Écriture-stigmate : esthétiques de la déviance (Lyon)

Publié le par Romain Bionda (Source : Laboratoire MARGE)

Le séminaire « Écriture-stigmate, esthétiques de la déviance » est organisé par les doctorant.e.s de l’équipe d’accueil MARGE de l’université Jean Moulin Lyon 3 d’octobre 2018 à avril 2019. Ce séminaire s'adresse aux jeunes chercheurs et chercheuses travaillant sur la période allant de la fin du XVIIIe siècle au XXIe siècle. Il sera l'occasion pour eux de présenter leurs pistes de recherche et d'en discuter avec des personnes partageant les mêmes centres d'intérêt.

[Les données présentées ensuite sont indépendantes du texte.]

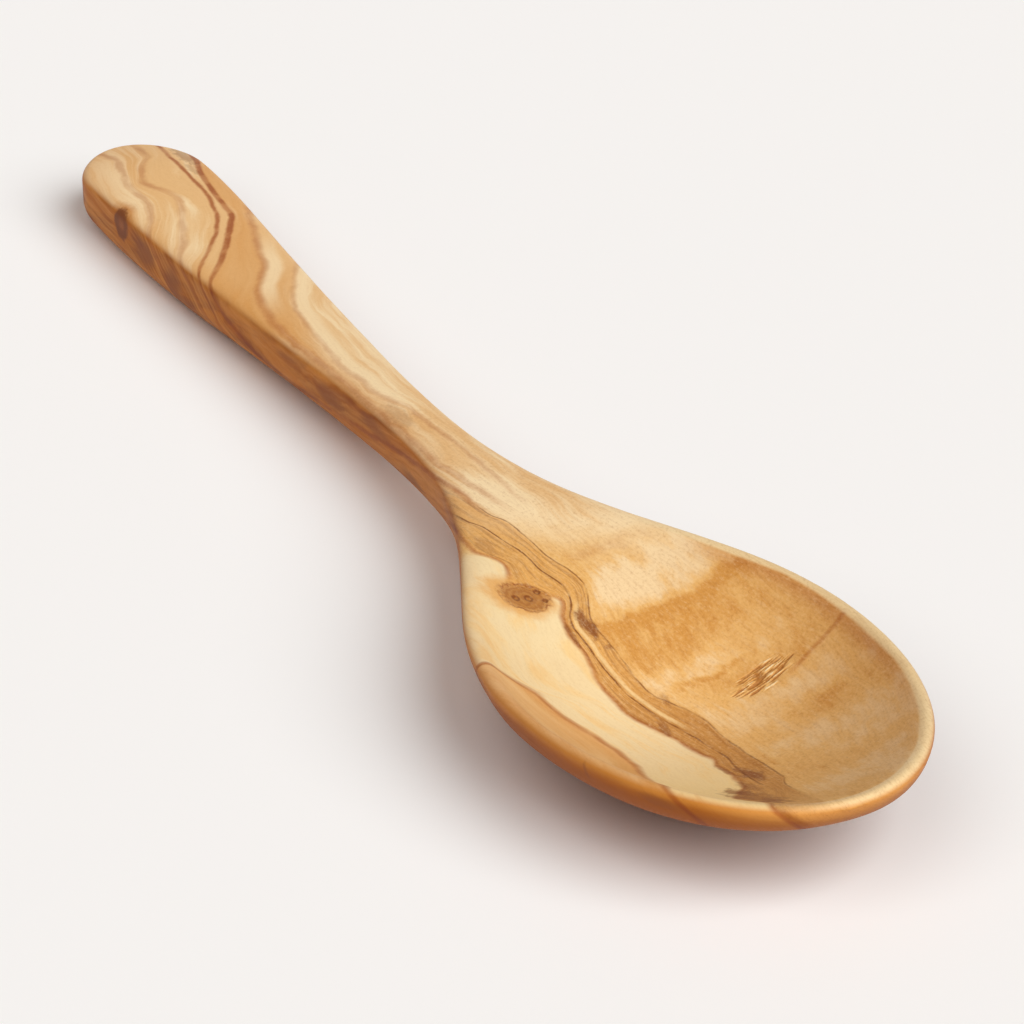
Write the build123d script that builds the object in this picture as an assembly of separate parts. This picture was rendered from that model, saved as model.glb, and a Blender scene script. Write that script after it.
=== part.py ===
from build123d import *
import math
import os

# A kitchen spoon carved from one billet of olive wood.
# X runs from the handle's end to the bowl's tip, Y runs across and Z is up.
# The origin lies on the table, under the middle of the spoon's length.

# Handle and neck
handle_width = 21.2
handle_thickness = 9.6
handle_belly = 1.6
handle_crown = 1.4
end_cap_length = 13.0
end_top_drop = 2.0
end_under_lift = 2.4
neck_width = 10.0
neck_thickness = 9.2
neck_belly = 2.1
neck_crown = 1.0
neck_clearance = 3.3
neck_place = 118.0

# Bowl
spoon_length = 259.5
bowl_width = 56.0
bowl_depth = 13.0
bowl_crown = 0.3
bowl_front_length = 46.5
floor_thickness = 4.0
tip_rise = 2.2
rim_land = 1.9
rim_side = 3.2
gouge_entry_height = 3.0
gouge_approach_height = 2.6
rest_setback = 8.0

# Softened edges, and the flats worn where the wood meets the table
top_edge_radius = 1.3
under_edge_radius = 2.4
hollow_edge_radius = 0.8
rest_flat_depth = 0.4

# How far sections and cutters run past the wood
side_overrun = 0.35
end_overrun = 2.0
top_overrun = 6.0

handle_half = handle_width / 2
neck_half = neck_width / 2
bowl_half = bowl_width / 2
bowl_place = spoon_length - bowl_front_length
rest_place = bowl_place - rest_setback
neck_height = neck_clearance + neck_thickness
rim_height = floor_thickness + bowl_depth - rest_flat_depth
tip_height = rim_height + tip_rise
tip_foot = tip_height - rim_side
bowl_belly = rim_height - rim_side
hollow_half = bowl_half - rim_land
gouge_radius = (hollow_half**2 + bowl_depth**2) / (2 * bowl_depth)

# Along the handle: shares of the run, then of the change in half-width, top and underside
handle_shares = [
    (0.34, 0.27, 0.16, 0.05),
    (0.73, 0.75, 0.55, 0.66),
]

# Along the flare: shares of the run, of the change in half-width, top and belly, and of the clearance
flare_shares = [
    (0.34, 0.13, 0.38, 0.13, 1.45),
    (0.56, 0.46, 0.65, 0.36, 1.45),
    (0.77, 0.835, 0.86, 0.74, 0.56),
]
front_shares = [0.30, 0.60, 0.82]
tip_reach_share = 0.30

# The gouge comes down onto the neck, then the hollow deepens at the same places as the flare
approach_share = 0.5
hollow_shares = [-0.04, 0.18, 0.64]


def between(low, high, share):
    return low + (high - low) * share


def arc_radius(half_chord, sagitta):
    return (half_chord**2 + sagitta**2) / (2 * sagitta)


def arc_sagitta(half_chord, radius):
    return radius - math.sqrt(radius**2 - half_chord**2)


def station(place, half, top, crown, under, belly):
    """One slice across the spoon. The belly is how far the underside bulges below both sides."""
    under_radius = arc_radius(half, belly)
    return {
        "place": place,
        "half": half,
        "top": top,
        "under": under,
        "crown": crown,
        "under_radius": under_radius,
    }


def handle_stations():
    """From the handle's end to the neck."""
    rest = -rest_flat_depth
    end_top = handle_thickness - end_top_drop
    end_under = rest + end_under_lift
    stations = [
        station(-end_overrun, handle_half, end_top, handle_crown, end_under, handle_belly),
        station(end_cap_length, handle_half, handle_thickness, handle_crown, rest, handle_belly),
    ]
    for place, width, top, under in handle_shares:
        stations.append(station(
            between(end_cap_length, neck_place, place),
            between(handle_half, neck_half, width),
            between(handle_thickness, neck_height, top),
            between(handle_crown, neck_crown, place),
            between(rest, neck_clearance, under),
            between(handle_belly, neck_belly, place),
        ))
    neck = station(neck_place, neck_half, neck_height, neck_crown, neck_clearance, neck_belly)
    return stations + [neck]


def flare_stations():
    """From the neck to the widest part of the bowl."""
    stations = []
    for place, width, top, belly, under in flare_shares:
        stations.append(station(
            between(neck_place, bowl_place, place),
            between(neck_half, bowl_half, width),
            between(neck_height, rim_height, top),
            between(neck_crown, bowl_crown, place),
            neck_clearance * under,
            between(neck_belly, bowl_belly, belly),
        ))
    return stations


def front_underside(place):
    """The underside climbs from the rest to the foot of the tip along a parabola."""
    share = (place - rest_place) / (spoon_length - rest_place)
    return between(-rest_flat_depth, tip_foot, share**2)


def front_stations():
    """From the widest part of the bowl to just past its tip, all with one belly arc."""
    places = [(share, bowl_place + bowl_front_length * share) for share in [0] + front_shares]
    stations = []
    for share, place in places:
        half = bowl_half * math.sqrt(1 - share**2)
        top = between(rim_height, tip_height, share)
        stations.append(station(place, half, top, bowl_crown, front_underside(place), bowl_belly))
    tip = dict(stations[-1])
    tip["place"] = spoon_length + end_overrun
    tip["half"] = bowl_half * tip_reach_share
    tip["top"] = tip_height
    tip["under"] = front_underside(tip["place"])
    stations.append(tip)
    for side in stations:
        side["under_radius"] = stations[0]["under_radius"]
    return stations


def plan_outline():
    """Half of the outline seen from above, mirrored about the spoon's long axis."""
    sides = handle_stations()[1:] + flare_stations() + front_stations()[:1]
    points = [(side["place"], side["half"]) for side in sides]
    end_cap = EllipticalCenterArc((end_cap_length, 0), end_cap_length, handle_half, start_angle=90)
    long_side = Spline(*points, tangents=[(1, 0), (1, 0)])
    front = EllipticalCenterArc((bowl_place, 0), bowl_front_length, bowl_half)
    half_outline = Curve() + [end_cap, long_side, front]
    return make_face(half_outline + mirror(half_outline, about=Plane.XZ))


def slice_plane(place):
    return Plane(origin=(place, 0, 0), x_dir=(0, 1, 0), z_dir=(1, 0, 0))


def body_section(side):
    """Rounded underside, upright sides and crowned top."""
    reach = side["half"] + side_overrun
    peak = side["top"] + side["crown"]
    low = side["under"] + arc_sagitta(reach, side["under_radius"])
    high = peak - arc_sagitta(reach, arc_radius(side["half"], side["crown"]))
    bottom_arc = ThreePointArc((-reach, low), (0, side["under"]), (reach, low))
    right_side = Line((reach, low), (reach, high))
    top_arc = ThreePointArc((reach, high), (0, peak), (-reach, high))
    left_side = Line((-reach, high), (-reach, low))
    outline = Curve() + [bottom_arc, right_side, top_arc, left_side]
    return slice_plane(side["place"]) * make_face(outline)


def carved_block():
    """The top and underside of the whole spoon, before it is cut to its outline."""
    stations = handle_stations() + flare_stations() + front_stations()
    return loft([body_section(side) for side in stations])


def hollow_floors():
    """Places along the gouge's path and the height of the hollow's floor at each."""
    flare = flare_stations()
    approach_place = between(neck_place, flare[0]["place"], approach_share)
    floors = [
        (neck_place, neck_height + gouge_entry_height),
        (approach_place, neck_height + gouge_approach_height),
    ]
    for side, depth in zip(flare, hollow_shares):
        floors.append((side["place"], side["top"] - bowl_depth * depth))
    for share in [0] + front_shares:
        place = bowl_place + (bowl_front_length - rim_land) * share
        half = hollow_half * math.sqrt(1 - share**2)
        top = between(rim_height, tip_height, share)
        floors.append((place, top - arc_sagitta(half, gouge_radius)))
    floors.append((spoon_length + end_overrun, tip_height + rim_land))
    return floors


def gouge_section(place, floor):
    """The gouge's round edge below, open above."""
    shoulder = floor + arc_sagitta(bowl_half, gouge_radius)
    clear = shoulder + top_overrun
    left = (-bowl_half, shoulder)
    right = (bowl_half, shoulder)
    cut = ThreePointArc(left, (0, floor), right)
    open_top = Polyline(right, (bowl_half, clear), (-bowl_half, clear), left)
    return slice_plane(place) * make_face(Curve() + [cut, open_top])


def hollow_cutter():
    return loft([gouge_section(place, floor) for place, floor in hollow_floors()])


def long_edges(body, top):
    """The loop where the upright sides meet the crowned top, or the carved underside."""
    carved = body.faces().sort_by(SortBy.AREA)[-2:].sort_by(Axis.Z)
    surface = carved[-1] if top else carved[0]
    return surface.outer_wire().edges()


def spoon():
    blank = extrude(plan_outline(), amount=tip_height + top_overrun)
    body = blank & carved_block()
    body = fillet(long_edges(body, top=False), under_edge_radius)
    body = fillet(long_edges(body, top=True), top_edge_radius)
    cutter = hollow_cutter()
    hollowed = body - cutter
    hollow_rim = new_edges(body, cutter, combined=hollowed)
    hollowed = fillet(hollow_rim, hollow_edge_radius)
    return Pos(-spoon_length / 2) * hollowed


os.makedirs("parts", exist_ok=True)
export_step(spoon(), "parts/spoon.step")
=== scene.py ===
import math

import bmesh
import bpy
import numpy as np
from mathutils import Matrix, Vector, noise
from mathutils.bvhtree import BVHTree


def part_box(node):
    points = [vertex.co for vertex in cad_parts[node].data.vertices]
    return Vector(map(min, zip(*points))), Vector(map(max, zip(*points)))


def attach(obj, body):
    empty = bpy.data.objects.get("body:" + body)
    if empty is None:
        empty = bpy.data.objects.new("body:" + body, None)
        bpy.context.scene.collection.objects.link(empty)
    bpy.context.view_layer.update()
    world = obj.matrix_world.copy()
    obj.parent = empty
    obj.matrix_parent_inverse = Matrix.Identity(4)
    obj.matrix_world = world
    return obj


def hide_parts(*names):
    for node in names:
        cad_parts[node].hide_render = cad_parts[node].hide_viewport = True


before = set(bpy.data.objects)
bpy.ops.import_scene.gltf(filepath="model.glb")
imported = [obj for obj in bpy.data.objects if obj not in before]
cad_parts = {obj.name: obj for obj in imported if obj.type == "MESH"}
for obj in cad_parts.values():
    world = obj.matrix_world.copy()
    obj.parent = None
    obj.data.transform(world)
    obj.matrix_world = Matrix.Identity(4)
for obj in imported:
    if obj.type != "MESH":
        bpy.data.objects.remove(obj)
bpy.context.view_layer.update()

bl_info = {
    "name": "Olive wood spoon",
    "version": (1, 0, 0),
    "blender": (4, 5, 0),
    "location": "View3D > Sidebar > Spoon",
    "description": "Carves and finishes a one-piece olive wood spoon on its packed solid",
    "category": "Object",
}

MM = 0.001


def srgb(red, green, blue):
    """A colour given as the eye sees it, from 0 to 255, as Blender's linear values."""
    return tuple(
        c / 255 / 12.92 if c / 255 <= 0.04045 else ((c / 255 + 0.055) / 1.055) ** 2.4
        for c in (red, green, blue)
    )


# Settings


def size(name, millimetres, description, least=0.0):
    return bpy.props.FloatProperty(
        name=name, description=description, default=millimetres * MM, min=least * MM,
        unit="LENGTH")


def angle(name, degrees, description):
    return bpy.props.FloatProperty(
        name=name, description=description, default=math.radians(degrees), subtype="ANGLE")


def power(name, value, description):
    return bpy.props.FloatProperty(name=name, description=description, default=value, min=0)


def tint(name, value, description):
    return bpy.props.FloatVectorProperty(
        name=name, description=description, subtype="COLOR", default=value)


def colour(name, red, green, blue, description):
    return tint(name, srgb(red, green, blue), description)


class SpoonShape(bpy.types.PropertyGroup):
    cell: size("Cell", 0.54, "Size of the faces that the spoon is carved from", 0.3)
    end_cap: size("End cap", 13.0, "Length of the handle's rounded end")
    bowl_front: size("Bowl front", 46.5, "Length of the bowl ahead of its widest place")
    gouge_radius: size("Gouge radius", 32.7, "Radius of the hollow across the bowl")
    top_edge: size("Top edge", 1.5, "Radius worn on the edges round the top")
    under_edge: size("Under edge", 2.6, "Radius worn on the edges round the underside")
    melt: size("Melt", 1.0, "Height over which the hollow melts into the top")
    wander: size("Wander", 0.22, "How far the hand-carved faces wander")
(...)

De L’Homme qui rit à L’Étranger, la littérature s’est souvent faite le véhicule de l’expression d’un mal-être. La souffrance, qu’elle touche au corps ou à l’esprit, laisse des marques profondes, difficiles à faire disparaître, distinguant irrémédiablement celui qui les porte du reste des hommes. Elles deviennent ainsi stigmates.

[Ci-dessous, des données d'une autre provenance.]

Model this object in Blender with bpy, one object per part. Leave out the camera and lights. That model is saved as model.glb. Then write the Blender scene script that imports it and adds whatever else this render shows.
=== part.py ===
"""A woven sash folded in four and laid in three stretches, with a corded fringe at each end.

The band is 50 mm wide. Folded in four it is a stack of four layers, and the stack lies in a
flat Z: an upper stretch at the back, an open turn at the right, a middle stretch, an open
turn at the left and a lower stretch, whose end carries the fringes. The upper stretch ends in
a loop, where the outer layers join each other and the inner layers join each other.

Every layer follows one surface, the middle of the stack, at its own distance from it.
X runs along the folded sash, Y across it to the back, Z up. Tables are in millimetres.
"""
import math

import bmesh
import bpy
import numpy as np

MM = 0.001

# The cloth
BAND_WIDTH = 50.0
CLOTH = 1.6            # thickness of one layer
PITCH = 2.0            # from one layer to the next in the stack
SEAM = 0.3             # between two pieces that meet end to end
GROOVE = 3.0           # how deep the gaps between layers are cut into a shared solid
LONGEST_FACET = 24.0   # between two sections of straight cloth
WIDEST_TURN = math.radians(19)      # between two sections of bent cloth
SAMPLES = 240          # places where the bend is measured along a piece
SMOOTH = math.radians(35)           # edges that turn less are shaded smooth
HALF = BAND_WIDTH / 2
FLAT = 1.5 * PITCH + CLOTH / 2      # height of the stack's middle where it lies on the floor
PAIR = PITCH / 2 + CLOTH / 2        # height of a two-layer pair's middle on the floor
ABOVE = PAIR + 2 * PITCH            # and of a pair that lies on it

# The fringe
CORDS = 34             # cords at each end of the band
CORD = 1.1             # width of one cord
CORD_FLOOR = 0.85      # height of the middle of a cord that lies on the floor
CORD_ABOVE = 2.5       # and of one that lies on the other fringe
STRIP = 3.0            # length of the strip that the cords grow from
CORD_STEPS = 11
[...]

Historiquement, le stigmate – empreinte au fer rouge faite sur le bras des soldats ou des esclaves romains – marque l’appartenance à une classe sociale, en facilite le contrôle, et peut aller jusqu’à constituer un signe d’infamie lorsqu’il cible le déserteur, le fuyard ou le voleur. Étymologiquement, les stigmata sont des traces profondes, laissées durablement et, pour celui qui les porte, c’est aussi le rappel d’une douleur intense lors du marquage au fer. Pris dans sa dimension religieuse, le stigmate entérine une élection dans la communion avec le divin à travers la souffrance car le terme désigne les plaies du Christ partagées par certains mystiques. Il agit donc en puissant révélateur puisqu’il apparaît dans la chair de l’élu sans autre cause que l’élévation de sa foi. Cependant, dès le XIXe siècle, ceux qui portent les stigmates du Christ sont soupçonnés de folie, d’hystérie ou de machination. La frontière entre élection et infamie se fait alors floue. Dès lors, le stigmate isole celui qui le porte.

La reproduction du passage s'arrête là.